Sanders wrote over 40 books. On at least two or three occasions we went into bookstores and met owners who were thrilled to meet up with this prolific writer and Christian statesman whose books they had sold.

I was in a dilemma at the time. I loved the work of pastoring and was in an exceptional church. But my wife and I sensed God leading us to consider a larger sphere of service. Dr. Sanders was instrumental in helping us to see the need and reasonableness of doing that. When he was 40, about my age at the time, his ministry had also broadened. He spoke to me convincingly about the need and the lifestyle of an itinerant and the various possibilities. That was a huge help to me in making the decision to start what later would be called Christian Communicators Worldwide.

By the way, that long name for a ministry came from walks with Don Whitney in the Chicago suburbs at the arboretum close to his home. Don has been Professor of Biblical Spirituality and Associate Dean at The Southern Baptist Theological Seminary in Louisville, KY, since 2005. I eventually went 14 times to the Glen Ellyn Baptist Church where Don pastored at the time, and to other churches in the Chicago suburbs, to teach, and to evangelize in homes and office gatherings, over as many years. Don and I were very close. As the ministry was beginning, I needed a name, and he helped me arrive at this name which has served us so well and has defined our mission perfectly.

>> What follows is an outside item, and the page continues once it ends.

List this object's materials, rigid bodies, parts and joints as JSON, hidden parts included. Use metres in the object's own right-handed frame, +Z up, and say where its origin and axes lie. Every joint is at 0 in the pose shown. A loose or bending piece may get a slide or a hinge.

One experience characterized Dr. Sanders’ kindness. I was taking him to the airport in Little Rock. He always had very heavy bags, full of books, because on each trip he would work on his writing and needed the right books to help. Dr. Sanders was an old man at the time, so I was carrying both heavy bags down the long concourse. About a third of the way down, he saw I was struggling a bit. He reached down and put his hand around mine on the bag handle. He didn’t say anything, but gave me a knowing smile. He knew he was teaching me a lesson on sharing the load. I’ve always appreciated that special peek into his character.

Our ministry has grown in scope and depth over these years. Dr. Sanders would have loved it, but he died in the beginning years of CCW after having shown helpful concern for our work.

We’re thankful for the growth of CCW during the years following. The CCW team spoke or facilitated studies nearly 800 times this last year. We traveled to many places in the United States and overseas, such as Peru, Colombia, India, Zambia, South Africa, Ethiopia, and Canada. We wrote 55 articles. Our websites (www.ccwtoday.org, www.bulletininserts.org, www.waytogod.org) received over 20,000 page views on average each month. We shared the gospel often and trained believers when it was convenient and when it was not. It was an amazing year.

And, like Hudson Taylor’s missionaries, God provided for the needs of our four Communicators and their families with gifts coming from people moved by God to contribute, without asking anyone for even one cent. We never talked with a businessman to solicit funds, wrote a fundraising letter, sent a grant proposal, or advertised for funds. Small and large gifts came in to help.

What can we say about this? Only that God knows we are here, and that he started this work. We can say, without question, that he blesses the work he started with open doors of ministry, and that he supplies all that is needed for what he started. We don’t believe that trusting God in the exact way we do is God’s plan for every ministry, please be clear about that, but it is his direction for us. In fact, we believe that every Christian has to live a life of trust in one way or another.

But, I have to tell you, we love seeing God’s hand providing everything we need. How often he has answered our prayers by giving us exactly what we need by the time it is actually needed. It is hard to ever doubt his care for us.

Thanks for keeping up with this work. We appreciate your prayers for us.